THE RED SHOES-Powell/Pressburger
RED DESERT- Michaelangelo Antonioni
THE GREAT DICTATOR-Charles Chaplin
THE CROWD-King Vidor THE 400 BLOWS-Francois Truffaut
JULES AND JIM-Truffaut
ALL QUIET ON THE WESTERN FRONT-Lewis Milestone
THE SEVEN SAMURAI-Kurosawa
NIGHTS OF CABIRIA-Federico Fellini
LA DOLCE VITA-Fellini
OPEN CITY-Roberto Rosellini
THE ASPHALT JUNGLE-John Huston
THE CINCINATTI KID-Norman Jewison
THE THOMAS CROWN AFFAIR-Jewison
THE HUSTLER-Robert Rossen
PLACE IN THE SUN-Stevens
THE BAD AND THE BEAUTIFUL-Vincente Minnelli
THE LOST WEEKEND-Wilder
PURPLE NOON-Rene Clement
KING OF HEARTS-Phillipe DeBroca
THE TIN DRUM-Volker Schlondorff
THE UNBEARABLE LIGHTNESS OF BEING-Phillip Kaufman
A FACE IN THE CROWD-Elia Kazan
A STREETCAR NAMED DESIRE-Kazan
DAS BOOT-Wolfgang Peterson
APU TRILOGY-PATHER PANCHALI,APARIJITO,THE WORLD OF APU)-Satyajit Ray
THE FIREMAN’S BALL-Milos Forman
THE TESTAMENT OF ORPHEUS-Jean Cocteau
BIG DEAL ON MADONNA STREET-Mario Monicelli
LE SAMOURAI-Jean-Pierre Melville
THE MYSTERY OF KASPER HAUSER-Werner Herzog
HEART OF GLASS-Herzog
THE MARRIAGE OF MARIA BRAUN-Rainer Werner Fassbinder
LOLA MONTES-Max Ophuls
Ten years later, I’m still working on the list.

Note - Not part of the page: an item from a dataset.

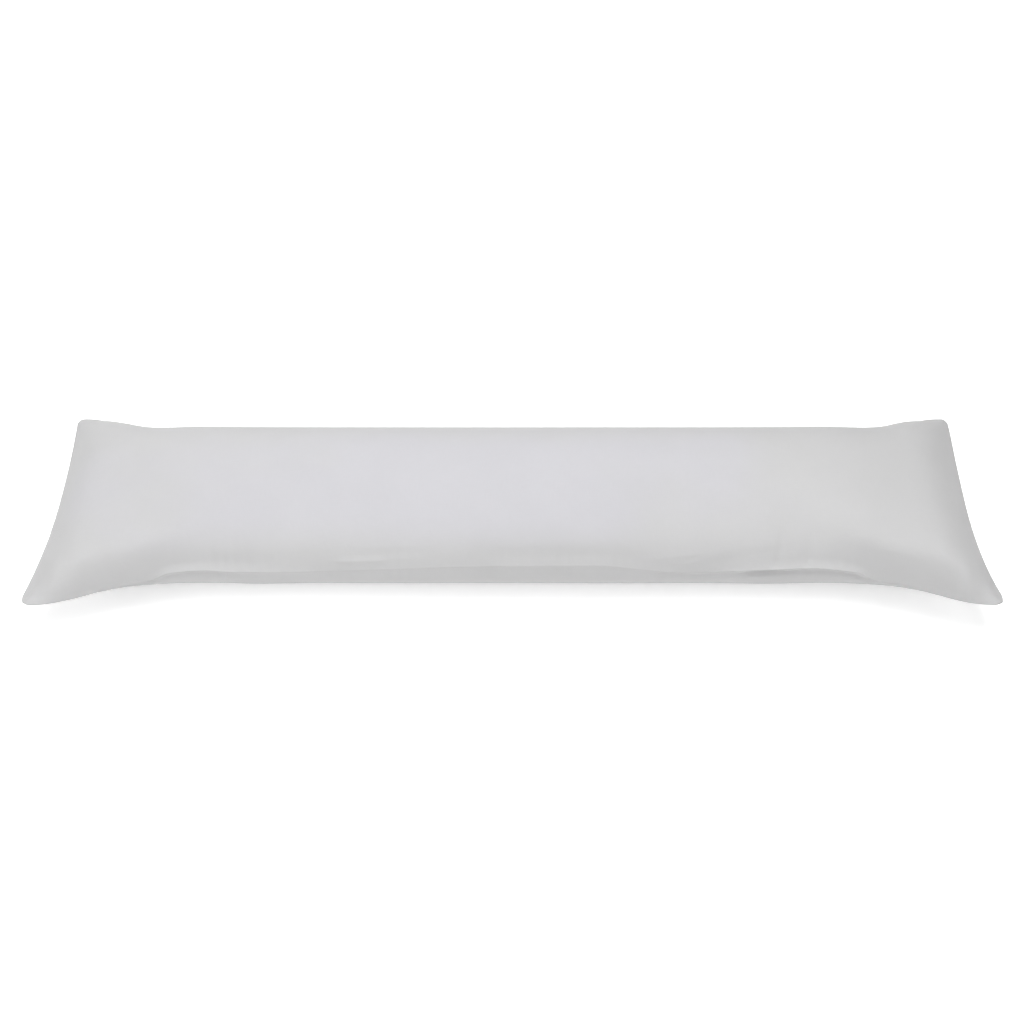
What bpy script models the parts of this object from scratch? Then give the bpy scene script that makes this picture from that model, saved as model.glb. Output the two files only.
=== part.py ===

To be fair, I’m only three titles shy, but still, the only grade I deem worthy from myself is an Incomplete.
So what remains? I actually had to turn off Jean Cocteau’s THE TESTAMENT OF ORPHEUS after about twenty minutes because I grew impatient with it. I meant to return to it some day but now it’s gone with the wind, maybe lost forever. I’ve never been able to track down Luis Bunuel’s TRISTANA or Werner Herzog’s HEART OF GLASS.
Don’t think I’ve been a slacker. Quite the contrary. I just have cinematic ADD. I couldn’t focus primarily on the list itself because almost every film open up a trail that led me off the beaten path to explore titles with the same director, in the same genre or even from the country of origin. One film begat another…or seven.

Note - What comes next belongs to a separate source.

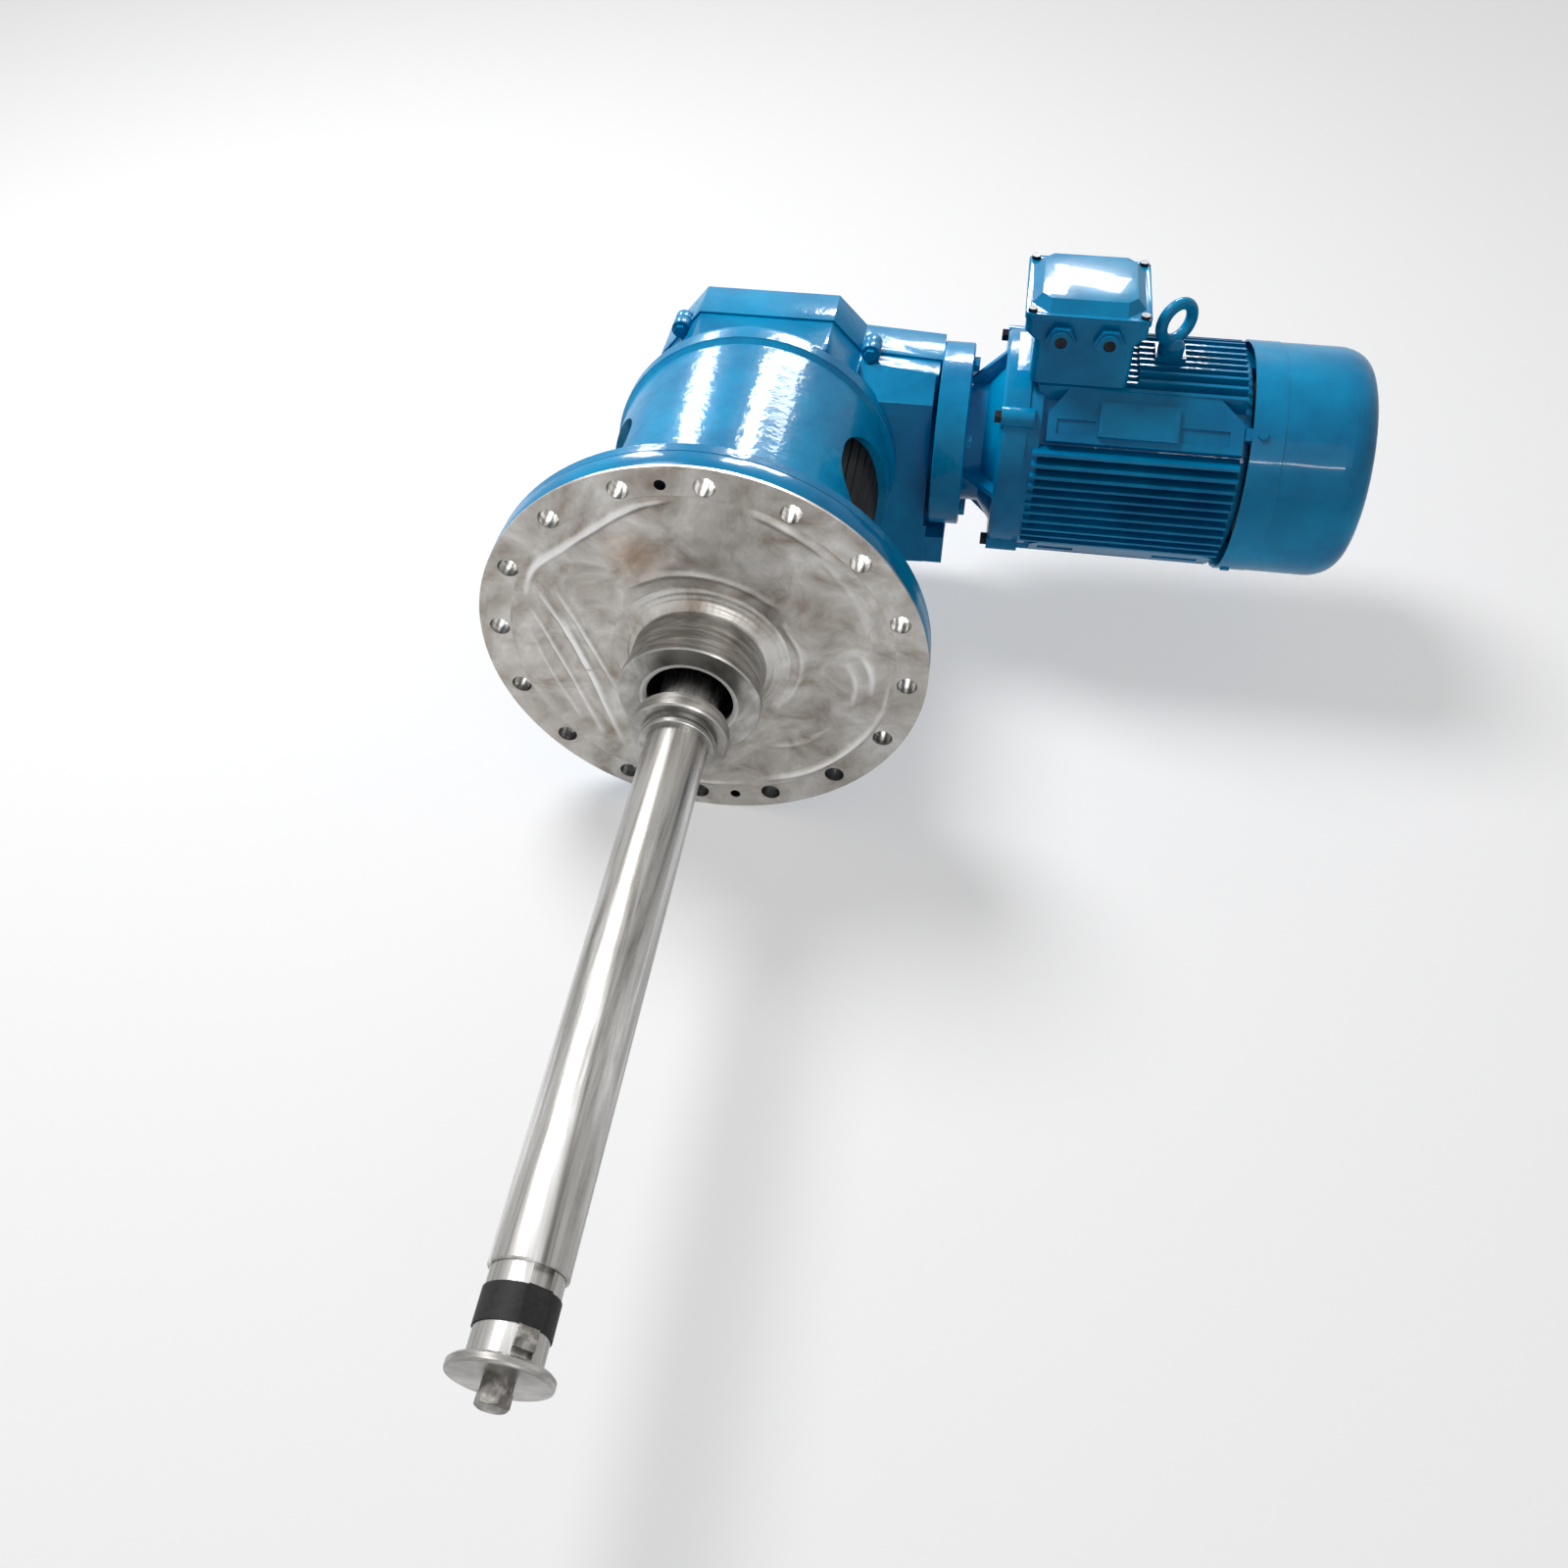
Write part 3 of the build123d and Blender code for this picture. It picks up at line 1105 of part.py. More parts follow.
def lid_screws():
    z1 = TBOX_TOP_Z + LID_RIM_T
    out = []
    for x, y in lid_screw_xy():
        out.append(cyl_z(2.5, TBOX_TOP_Z - 14, z1, x, y) + cyl_z(6, z1, z1 + 5, x, y))
    return Compound(children=[solid(s) for s in out])


def cable_entry_plugs():
    y0 = INPUT_Y - TBOX_WID / 2
    out = []
    for x in plug_x():
        plug = hex_y(PLUG_AF, y0 - PLUG_LEN + 3, y0, x, PLUG_Z)
        plug += cyl_y(PLUG_AF / 2 - 3, y0 - PLUG_LEN, y0, x, PLUG_Z)
        plug += cyl_y(10, y0, y0 + TBOX_WALL, x, PLUG_Z)
        out.append(plug - cyl_y(8, y0 - PLUG_LEN - 1, y0 - PLUG_LEN + 5, x, PLUG_Z))
    return Compound(children=[solid(s) for s in out])


def lifting_eye():
    r = EYE_INNER_R + EYE_BAR_R
    ring = Pos(0, 0, EYE_HEIGHT) * Rot(X=90) * Torus(r, EYE_BAR_R)
    foot = Cone(EYE_INNER_R, EYE_BAR_R + 2, 10, align=(Align.CENTER, Align.CENTER, Align.MIN))
    foot -= Pos(0, 0, EYE_HEIGHT) * Rot(X=90) * Cylinder(EYE_INNER_R, 60)
    shank = cyl_z(8, -22, 1)
    return Pos(EYE_X, INPUT_Y, EYE_BASE_Z) * Rot(Z=EYE_TURN) * (ring + foot + shank)


# ------------------------------------------------------- write every piece
PIECES = [
    wetted_face_disc, mounting_flange, seal_neck, neck_weld, shutoff_seat_ring, seat_seal_insert,
    seal_housing,
    seal_stationary_face, gland_bolts, lantern, window_guards, lantern_screws,
    gearbox_front_case, gearbox_rear_case, case_screws,
    output_rear_cover, layshaft_rear_cover, output_bearings, layshaft_bearings, oil_plugs,
    input_flange, input_bearings, input_flange_screws, drive_end_shield, shield_screws, motor_frame,
    nameplate, stator_core, stator_windings, nde_shield, motor_bearings, terminal_box,
    terminal_box_lid, lid_screws, cable_entry_plugs, lifting_eye, fan_cowl, cowl_screws,
    output_hollow_shaft, output_wheel, mixer_shaft, shutoff_collar, seal_sleeve, seal_rotating_face,
    propeller_key, keyway_tape, retaining_washer, spring_washer, retaining_bolt, layshaft,
    bevel_wheel, spur_pinion, motor_shaft, rotor_core, cooling_fan, coupling, bevel_pinion_shaft,
]

for piece in PIECES:
    name = piece.__name__
    shape = solid(piece())
    shape.label = name
    export_step(shape, "parts/" + name + ".step")
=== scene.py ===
# %% [markdown]
# # Side entry tank mixer: the looks
# The solids come from the CAD model and already have the right size and place.
# This lesson gives them their finish: gloss paint over castings, turned and pickled stainless
# steel, tape, black screws. It also builds the few surfaces that a CAD solid is too plain for.

import json
from math import atan2, cos, exp, hypot, pi, radians, sin

import bmesh
import bpy
from mathutils import Matrix, Vector, noise


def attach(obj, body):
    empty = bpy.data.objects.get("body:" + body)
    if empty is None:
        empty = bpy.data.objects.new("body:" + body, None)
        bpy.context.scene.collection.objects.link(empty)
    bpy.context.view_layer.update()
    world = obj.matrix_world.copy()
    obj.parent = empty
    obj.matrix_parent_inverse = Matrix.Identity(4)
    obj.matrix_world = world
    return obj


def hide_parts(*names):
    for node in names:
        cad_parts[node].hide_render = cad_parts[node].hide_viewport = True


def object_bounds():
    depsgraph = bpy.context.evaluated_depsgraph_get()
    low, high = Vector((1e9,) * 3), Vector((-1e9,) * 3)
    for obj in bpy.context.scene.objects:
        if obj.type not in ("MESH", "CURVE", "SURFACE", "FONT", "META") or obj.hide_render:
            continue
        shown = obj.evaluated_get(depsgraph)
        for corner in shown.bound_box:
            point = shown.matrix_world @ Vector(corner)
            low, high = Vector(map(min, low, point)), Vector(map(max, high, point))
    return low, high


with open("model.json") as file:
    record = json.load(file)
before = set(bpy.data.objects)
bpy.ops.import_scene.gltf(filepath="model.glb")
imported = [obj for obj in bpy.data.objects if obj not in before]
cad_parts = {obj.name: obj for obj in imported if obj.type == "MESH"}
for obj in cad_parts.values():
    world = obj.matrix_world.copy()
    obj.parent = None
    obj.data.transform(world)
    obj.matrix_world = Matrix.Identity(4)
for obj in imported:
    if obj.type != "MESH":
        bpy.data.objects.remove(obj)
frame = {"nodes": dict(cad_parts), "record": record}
cad_box = [list(corner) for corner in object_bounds()]
nodes = frame["nodes"]
print("nodes:", len(nodes), "box:", cad_box)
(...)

For example, two films from director Jules Dassin, NAKED CITY and BRUTE FORCE led me to the rest of his available filmography including NIGHT AND THE CITY, THIEVES HIGHWAY and NEVER ON SUNDAY. His work also plunged me headlong into unexplored territory in film noir. Coincidentally, a year before the list, I became enamored with French crime films after seeing his big heist classic RIFIFI. That’s how LE SAMOURAI and PICKPOCKET made the list.
I fell head over heels for the works of Michael Powell and Emeric Pressburger (BLACK NARCISSUS and THE RED SHOES), so I moved on to A CANTERBURY TALE and the absolutely amazing THE LIFE AND DEATH OF COLONEL BLIMP. Fritz Lang’s METROPOLIS intrigued enough to experience THE TESTAMENT OF DR. MABUSE. I became mesmerized by Charlie Chaplin for the first time with THE GREAT DICTATOR as well as Satyajit Ray for his APU trilogy (PATHER PANCHALI, APARAJITO and THE WORLD OF APU). And I found Elia Kazan’s A FACE IN THE CROWD to be as timely as it was back in 1957.
When I couldn’t find some of the 52, I drew up a second string of titles to draw from as well and that fed enough distractions enough for me to even stick to that list. Films on that list included Ozu’s TOKYO STORY, Bergman’s WILD STRAWBERRIES, Von Stroheim’s GREED, Capra’s MR. DEEDS GOES TO TOWN, Mann’s WINCHESTER 73, Fuller’s PICKUP ON SOUTH STREET, Miike’s AUDITION and Pontecorvo’s BATTLE OF ALGIERS.
As a direct result of the 52, the last decade was a crash course in film studies that has enriched my life as a cinephile like never before. However, it’s a double edged sword.
Not one single solitary title was viewed in the manner in which they were made, that is, on the fabled silver screen I saw them all at home. But with the various outlets at my disposal, I probably wouldn’t have been about them at all and for that, I am eternally grateful. If I feel a need to justify myself, I could just imagine that the 52 for 2002 was the menu from a gourmet restaurant where I ordered take-out. Why not? After all, the 52 allowed me to sample various flavors of the world, develop my palette for more complex cuisines and wean me off of junk food enough to realize there is always something better out there. All you have to do is give it a taste. If you like it, you’ll want more and it’s yours for the asking.
There you have it. A metaphor for all seasons. Use judiciously. Apply directly. Repeat.